L'Ecuador, pur essendo una delle più piccole nazioni dell'America Latina, mantiene, anzi esalta, le differenze sociali e etniche tipiche di questo continente. La popolazione indigena è presente sia nella zona della cordigliera andina che in quella amazzonica. Sulla costa e a Quito, invece, prevalgono le popolazioni immigrate. Ma vanno fatte importanti distinzioni. Anche se entrambe hanno orgine nel periodo coloniale, alcuni abitanti sono arrivati come conquistatori, altri come schiavi. Ecco perchè stride la differenza fra le nobili "haciendas", i palazzi e le chiese di Quito e la poverissima area costiera dell’estremo nord.
Quest'ultima è afflitta dall’abbandono, dal traffico di droga e dal contrabbando. Invasa da bande paramilitari, minata e bombardata dalle forze colombiane contro le quali il governo neobolivariano del giovane presidente Correa pare avere poche armi. L’effetto di questi problemi purtroppo è misurabile: la zona di San Lorenzo conta una delle mortalità perinatali più alte del mondo. Nessun controllo del territorio da parte dello stato (se si escludono alcuni arcigni posti di blocco), nessuna strada, 400 villaggi, un solo ospedale fatiscente. E’ qui che operano Maria e Irene che si sono occupate di sviluppare un sistema di monitoraggio e assistenza e di costruire dal nulla, senza dimenticare il rispetto delle tradizioni locali, un reparto maternità su standard europei, travolgendo ogni ostacolo e coinvolgendo delle autorità locali (comune, stato, chiesa) e di importanti istituzioni italiane che si sono fatte carico della costruzione e della formazione del personale.

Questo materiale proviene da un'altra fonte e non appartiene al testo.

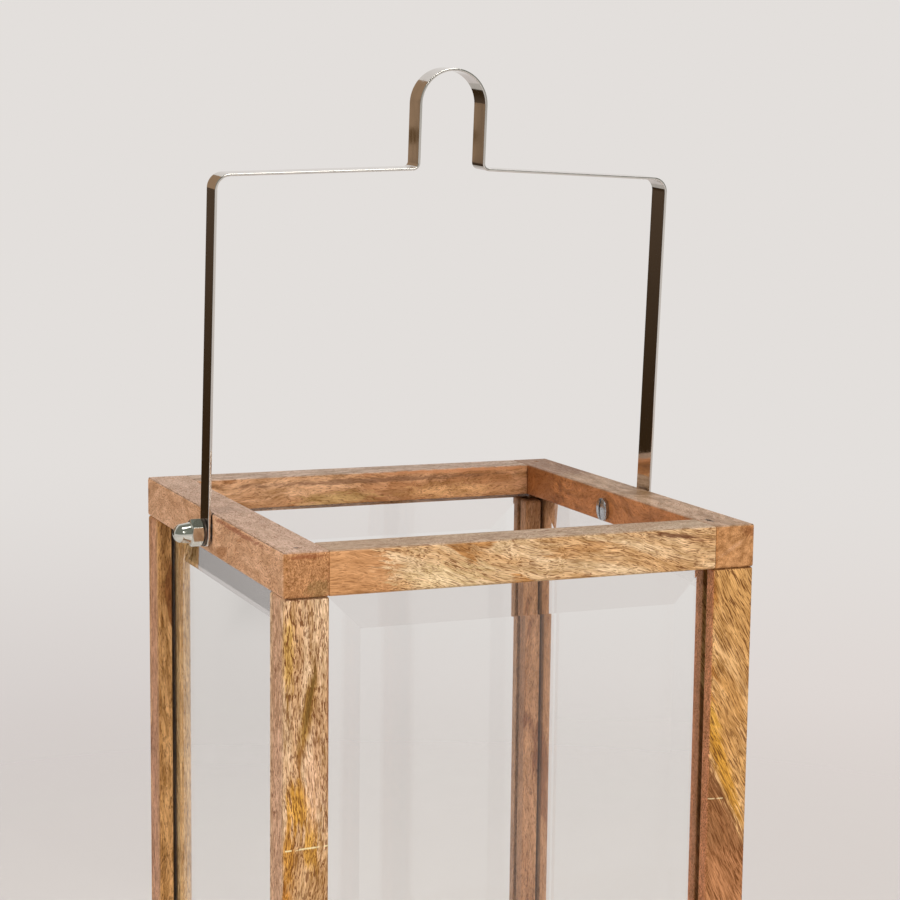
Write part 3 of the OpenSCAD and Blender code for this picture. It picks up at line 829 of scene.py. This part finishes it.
acornNut = {
    "flats": 10.0 * mm, "hexHeight": 5.0 * mm, "height": 12.0 * mm,
    "dome": 4.5 * mm,                       # radius where the dome leaves the hexagon
    "nose": 3.95 * mm, "cap": 3.7 * mm,     # radius and height of the dome's round end
    "seat": 102.9 * mm,                     # from the lantern's middle to the nut's flat face
    "bore": 3.05 * mm, "boreDepth": 8.0 * mm, "lead": 0.5 * mm,
    "drillTip": 0.8 * mm, "drillPoint": 0.061 * mm,
    "chamfer": math.radians(30), "rimShare": 0.97, "fillet": 0.12 * mm,
    "sides": 96, "capSteps": 20, "tip": 0.004 * mm,
    "easedEdge": 0.14 * mm, "easedFrom": math.radians(18),
}


def hexWall(angle, flats):
    # distance from the axis to the hexagon's wall, its corners at 0, 60, 120 degrees
    local = (angle + math.pi / 6) % (math.pi / 3) - math.pi / 6
    return flats / 2 / math.cos(math.pi / 6 - abs(local))


def acornNutPiece(side, name, node):
    n, steps = acornNut["sides"], acornNut["capSteps"]
    flats, high = acornNut["flats"], acornNut["hexHeight"]
    bore, boreDepth, fillet = acornNut["bore"], acornNut["boreDepth"], acornNut["fillet"]
    dome, nose, cap = acornNut["dome"], acornNut["nose"], acornNut["cap"]
    rim = flats / 2 * acornNut["rimShare"]
    slope = math.tan(acornNut["chamfer"])
    neckTop = acornNut["height"] - cap
    angles = [2 * math.pi * i / n for i in range(n)]
    walls = [hexWall(a, flats) for a in angles]

    def ring(radius, z):
        return [(radius * math.cos(a), radius * math.sin(a), z) for a in angles]

    def hexRing(base, rise):
        return [(w * math.cos(a), w * math.sin(a), base + rise * ((w - rim) * slope))
                for w, a in zip(walls, angles)]

    rings = [
        ring(acornNut["drillPoint"], boreDepth), ring(bore, boreDepth - acornNut["drillTip"]),
        ring(bore, acornNut["lead"]), ring(bore + acornNut["lead"], 0.0), ring(rim, 0.0),
        hexRing(0.0, 1), hexRing(high, -1), ring(rim, high),
        ring(dome + fillet, high), ring(dome, high + fillet),
    ]
    for i in range(steps + 1):
        a = math.pi / 2 * i / steps
        radius = max(nose * math.cos(a), acornNut["tip"])
        rings.append(ring(radius, neckTop + cap * math.sin(a)))
    outward = Matrix.Rotation(side * math.pi / 2, 4, "Y")
    place = Matrix.Translation((side * acornNut["seat"], 0, strap["pivot"])) @ outward
    points = [place @ Vector(p) for r in rings for p in r]
    faces = [
        (i * n + k, i * n + (k + 1) % n, (i + 1) * n + (k + 1) % n, (i + 1) * n + k)
        for i in range(len(rings) - 1) for k in range(n)
    ]
    faces.append(tuple(range(n)))
    faces.append(tuple((len(rings) - 1) * n + k for k in range(n)))
    nutMetal = metalMaterials["brightNut"]
    piece = meshPiece(name, points, faces, nutMetal, "body", node)
    ease = piece.modifiers.new("easeEdges", "BEVEL")
    ease.limit_method = "ANGLE"
    ease.angle_limit = acornNut["easedFrom"]
    ease.width = acornNut["easedEdge"]
    ease.segments = 2
    ease.harden_normals = True


acornNutPiece(-1, "acornNutLeft", "left_acorn_nut")
acornNutPiece(1, "acornNutRight", "right_acorn_nut")
print("stage: acorn nuts made")


# The camera was found by matching the frame's corners and the strap.
view = {
    "at": (-0.3366, -0.8278, 0.4431),
    "yaw": math.radians(22.566), "pitch": math.radians(7.762), "roll": math.radians(0.671),
    "focalPixels": 2107.7, "pixelsWide": 900, "sensor": 36,
}
camera = bpy.data.objects.new("camera", bpy.data.cameras.new("camera"))
bpy.context.scene.collection.objects.link(camera)
ahead = Vector((
    math.sin(view["yaw"]) * math.cos(view["pitch"]),
    math.cos(view["yaw"]) * math.cos(view["pitch"]),
    -math.sin(view["pitch"]),
))
right = Vector((math.cos(view["yaw"]), -math.sin(view["yaw"]), 0))
up = right.cross(ahead)
c, s = math.cos(view["roll"]), math.sin(view["roll"])
across, upright = c * right + s * up, c * up - s * right
camera.matrix_world = Matrix((
    (across.x, upright.x, -ahead.x, view["at"][0]),
    (across.y, upright.y, -ahead.y, view["at"][1]),
    (across.z, upright.z, -ahead.z, view["at"][2]),
    (0, 0, 0, 1),
))
camera.data.sensor_width = view["sensor"]
camera.data.lens = view["focalPixels"] / view["pixelsWide"] * view["sensor"]
camera.data.clip_start, camera.data.clip_end = 0.01, 100
bpy.context.scene.camera = camera


studio = {
    "backdropLow": hexColour("D5CECB"), "backdropLowRight": hexColour("DED6D2"),
    "backdropHigh": hexColour("E3DFDC"),
    "rightwards": (0.2, 0.55), "horizon": (-0.28, -0.13),    # where these three tones change
    "room": (0.205, 0.212, 0.185),       # what polished metal sees in front and above
    # in these directions it sees the backdrop instead
    "behind": (0.25, 0.55), "overhead": (0.92, 0.65), "below": (-0.02, -0.16),
    "ambient": (1.0, 0.985, 0.965), "ambientStrength": 0.60,
}
world = bpy.data.worlds.new("studioWorld")
bpy.context.scene.world = world
world.use_nodes = True
sky = world.node_tree
sky.nodes.clear()
direction = addNode(sky, "ShaderNodeTexCoord").outputs["Generated"]
heading = addNode(sky, "ShaderNodeSeparateXYZ", {0: direction}).outputs
toRight = remap(sky, heading[0], *studio["rightwards"])
lowTone = mixColour(sky, toRight, studio["backdropLow"], studio["backdropLowRight"])
rise = remap(sky, heading[2], *studio["horizon"])
backdrop = mixColour(sky, rise, lowTone, studio["backdropHigh"])
behind = doMath(
    sky, "MULTIPLY", remap(sky, heading[1], *studio["behind"]),
    remap(sky, heading[2], *studio["overhead"]),
)
paleShare = doMath(sky, "MAXIMUM", behind, remap(sky, heading[2], *studio["below"]))
reflected = mixColour(sky, paleShare, studio["room"], backdrop)
path = addNode(sky, "ShaderNodeLightPath").outputs
mirrored = doMath(sky, "SUBTRACT", path["Is Glossy Ray"], path["Is Transmission Ray"])
seenColour = mixColour(sky, mirrored, backdrop, reflected)
shown = addNode(sky, "ShaderNodeBackground", {"Color": seenColour, "Strength": 1.0})
lighting = addNode(
    sky, "ShaderNodeBackground",
    {"Color": (*studio["ambient"], 1.0), "Strength": studio["ambientStrength"]},
)
seen = doMath(sky, "MAXIMUM", path["Is Glossy Ray"], path["Is Transmission Ray"])
seen = doMath(sky, "MAXIMUM", path["Is Camera Ray"], seen)
both = addNode(
    sky, "ShaderNodeMixShader", {0: seen, 1: lighting.outputs[0], 2: shown.outputs[0]}
)
addNode(sky, "ShaderNodeOutputWorld", {"Surface": both.outputs[0]})

# The floor fades out into the backdrop between these distances from the lantern.
studioFloor = {
    "halfSize": 1.2, "colour": hexColour("DBD5D2"), "roughness": 0.9, "shine": 0.1,
    "solid": 0.28, "clear": 0.95,
}
floorMesh = bpy.data.meshes.new("studioFloor")
reach = studioFloor["halfSize"]
floorMesh.from_pydata(
    [(x * reach, y * reach, 0) for x, y in ((-1, -1), (1, -1), (1, 1), (-1, 1))],
    [], [(0, 1, 2, 3)],
)
floor = bpy.data.objects.new("studioFloor", floorMesh)
bpy.context.scene.collection.objects.link(floor)
floorMaterial, tree, shader = newMaterial("studioFloor")
shader.inputs["Base Color"].default_value = (*studioFloor["colour"], 1.0)
shader.inputs["Roughness"].default_value = studioFloor["roughness"]
shader.inputs["Specular IOR Level"].default_value = studioFloor["shine"]
place = addNode(tree, "ShaderNodeTexCoord").outputs["Object"]
away = addNode(tree, "ShaderNodeVectorMath", {0: place}, operation="LENGTH").outputs["Value"]
fade = remap(tree, away, studioFloor["solid"], studioFloor["clear"])
gone = addNode(tree, "ShaderNodeBsdfTransparent")
blended = addNode(
    tree, "ShaderNodeMixShader", {0: fade, 1: shader.outputs[0], 2: gone.outputs[0]}
)
tree.links.new(blended.outputs[0], tree.nodes["Material Output"].inputs["Surface"])
floorMesh.materials.append(floorMaterial)

lampAim = Vector((0, 0, 0.25))
softboxes = {
    "frontBox": {
        "at": (0.45, -1.9, 1.02), "size": 0.8, "power": 17, "colour": (1.0, 0.97, 0.93),
    },
    "overheadBox": {
        "at": (0.35, -0.5, 1.95), "size": 0.9, "power": 9, "colour": (1.0, 0.99, 0.97),
    },
    "sideFill": {
        "at": (-1.8, -0.3, 0.9), "size": 1.4, "power": 15, "colour": (1.0, 0.98, 0.96),
        "reflected": False,
    },
}
for name, box in softboxes.items():
    lamp = bpy.data.lights.new(name, "AREA")
    lamp.shape = "SQUARE"
    lamp.size = box["size"]
    lamp.energy = box["power"]
    lamp.color = box["colour"]
    holder = bpy.data.objects.new(name, lamp)
    bpy.context.scene.collection.objects.link(holder)
    holder.location = box["at"]
    aim = lampAim - Vector(box["at"])
    holder.rotation_euler = aim.to_track_quat("-Z", "Y").to_euler()
    holder.visible_glossy = box.get("reflected", True)
    holder.visible_transmission = False

# A studio flag behind the lantern, which only mirror reflections see: its glowing tones are
# painted reflections, the strap's brown reflections and a dark patch on the left loop leg. Its
# tones change over these heights and widths, measured from its middle.
flagBoard = {
    "middle": (-0.75, 1.35, 0.33), "width": 1.5, "height": 1.8, "turn": math.radians(25),
    "low": (0.0375, 0.0204, 0.0085), "haze": (0.090, 0.060, 0.039), "hazeRise": (-0.25, 0.16),
    "high": (0.34, 0.225, 0.14), "highRise": (0.098, 0.118),
    "loopAt": 0.158, "loopReach": (0.005, 0.022), "loopShare": 0.45,    # less high tone here
    "foot": (0.50, 0.47, 0.44), "footFall": (-0.36, -0.44),
    "rightFootFall": (-0.30, -0.33), "rightFootFrom": (0.20, 0.26),
    "paintedLegReflection": (0.106, 0.057, 0.021), "paintedLegReflectionAt": (0.188, 0.0, 0.1435),
    "paintedLegReflectionWidth": 0.020, "paintedLegReflectionHeight": 0.011, "paintedLegReflectionCore": 0.7,
}
flagMesh = bpy.data.meshes.new("studioFlag")
w, h = flagBoard["width"] / 2, flagBoard["height"] / 2
flagMesh.from_pydata([(-w, 0, -h), (w, 0, -h), (w, 0, h), (-w, 0, h)], [], [(0, 1, 2, 3)])
flag = bpy.data.objects.new("studioFlag", flagMesh)
bpy.context.scene.collection.objects.link(flag)
flag.location = flagBoard["middle"]
flag.rotation_euler = (0, 0, flagBoard["turn"])
flagMaterial, tree, shader = newMaterial("studioFlag")
place = addNode(tree, "ShaderNodeTexCoord").outputs["Object"]
sideways, _, height = addNode(tree, "ShaderNodeSeparateXYZ", {0: place}).outputs
tone = mixColour(
    tree, remap(tree, height, *flagBoard["hazeRise"]), flagBoard["low"], flagBoard["haze"]
)
fromLoop = doMath(tree, "ABSOLUTE", doMath(tree, "SUBTRACT", sideways, flagBoard["loopAt"]))
highShare = doMath(
    tree, "MULTIPLY", remap(tree, height, *flagBoard["highRise"]),
    remap(tree, fromLoop, *flagBoard["loopReach"], flagBoard["loopShare"], 1.0),
)
tone = mixColour(tree, highShare, tone, flagBoard["high"])
footShare = doMath(
    tree, "MULTIPLY", remap(tree, height, *flagBoard["rightFootFall"]),
    remap(tree, sideways, *flagBoard["rightFootFrom"]),
)
footShare = doMath(tree, "MAXIMUM", footShare, remap(tree, height, *flagBoard["footFall"]))
tone = mixColour(tree, footShare, tone, flagBoard["foot"])
# painted reflection: a dark patch that the left loop leg mirrors
paintedLegReflection = vector(tree, "SUBTRACT", place, flagBoard["paintedLegReflectionAt"])
paintedLegReflection = stretch(
    tree, paintedLegReflection, (1 / flagBoard["paintedLegReflectionWidth"], 0.0, 1 / flagBoard["paintedLegReflectionHeight"])
)
paintedLegReflection = addNode(tree, "ShaderNodeVectorMath", {0: paintedLegReflection}, operation="LENGTH").outputs["Value"]
paintedLegReflectionShare = remap(tree, paintedLegReflection, 1.0, flagBoard["paintedLegReflectionCore"])
tone = mixColour(tree, paintedLegReflectionShare, tone, flagBoard["paintedLegReflection"])
glow = addNode(tree, "ShaderNodeEmission", {"Color": tone, "Strength": 1.0})
tree.links.new(glow.outputs[0], tree.nodes["Material Output"].inputs["Surface"])
flagMesh.materials.append(flagMaterial)
flag.visible_camera = False
flag.visible_diffuse = False
flag.visible_transmission = False
flag.visible_shadow = False
flag.visible_volume_scatter = False

bpy.context.scene.view_settings.view_transform = "Standard"
print("stage: studio ready")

Un aspetto positivo di quest’area è un clima caldo, in linea con quello che è lecito aspettarsi da un paese tagliato in due dalla linea dell’equatore. Ma l’Ecuador non è tutto qua. Basta seguire il percorso della Panamericana per incontrare tutt'altra temperatura. Fa sempre piuttosto fresco (a volte fa proprio freddo) e piove spesso. Il paesaggio si fa, via via, più spettacolare. La strada non è un granchè e il traffico è afflitto da una miriade di camion che arrancano faticosamente sulle ripide salite. A pochi chlometri dalla frontiera Colombiana, vale una sosta il mercato tradizionale di Otavalo, che si tiene tutti i sabati. Poi si prosegue per Quito, località che merita una visita approfondita. Attorno all’immancabile “plaza das armas” si possono ammirare alcune delle costruzioni coloniali più interessanti di tutta l’America Latina.
Visto che il traffico è piuttosto convulso e le antiche stradine non aiutano, è molto meglio passeggiare o utilizzare qualche taxi, dopo aver ben contrattato il prezzo. Lasciata la capitale, ci siamo diretti a sud, verso Riobamba e Cuenca. La strada costeggia i vulcani più alti del mondo. A proposito della loro altezza è aperta una diatriba interessante: gli Equadoriani sostengono che si tratta delle montagne più alte del mondo. Infatti il diametro della terra è più elevato all’equatore, perciò, misurandone l’altezza dal centro della terra, la cima del Chimborazo sarebbe ben 2500 metri più “in alto” di quella dell’Everest. Misure a parte, lo spettacolo è impressionante e il paesaggio circostante, favorito dalla presenza delle scorie vulcaniche è estremamente fertile e ben coltivato.
Dirigendosi verso Cuenca il panorama fa gli straordinari: si sale si scende fra creste affilate e valli profondissime. Cuenca è una città piacevole, ricca e ben tenuta, ottimo trampolino per raggiungere il passo Cajas, un paesaggio che definire “alpino” è inadeguato. Giunti alla cima meglio riscaldarsi con un buon caffè bollente. La cucina ecuadoriana è piuttosto monocorde, ma gustosa. In città o nelle poche località turistiche ci sono discreti ristoranti. Noi, che viaggiamo in moto, ci siamo sempre rifocillati nelle posadas lungo la strada, di solito riconoscibili per la presenza delle spoglie di un maiale allo spiedo. Il menù è sempre lo stesso: chancho & choclo (maiale e mais). Gli arredi sono sempre “essenziali” e le posate del tutto assenti, ma il cibo è ottimo e il personale gentilissimo. Anzi, direi che la gentilezza, accompagnata da un certo formalismo, è il tratto comune di tutti, anche dei più poveri. Nel linguaggio, vi colpirà l’uso costante dei diminutivi, anche in termini che non lo richiederebbero. Perfino chiedendo indicazioni, vi diranno di andare a “derechita” e non alla derecha (destra). Lasciata Cuenca in direzione della costa, avrete un’altra sorpresa: si entra in un deserto che vi accompagnerà lungo la costa Peruviana e fino al Cile.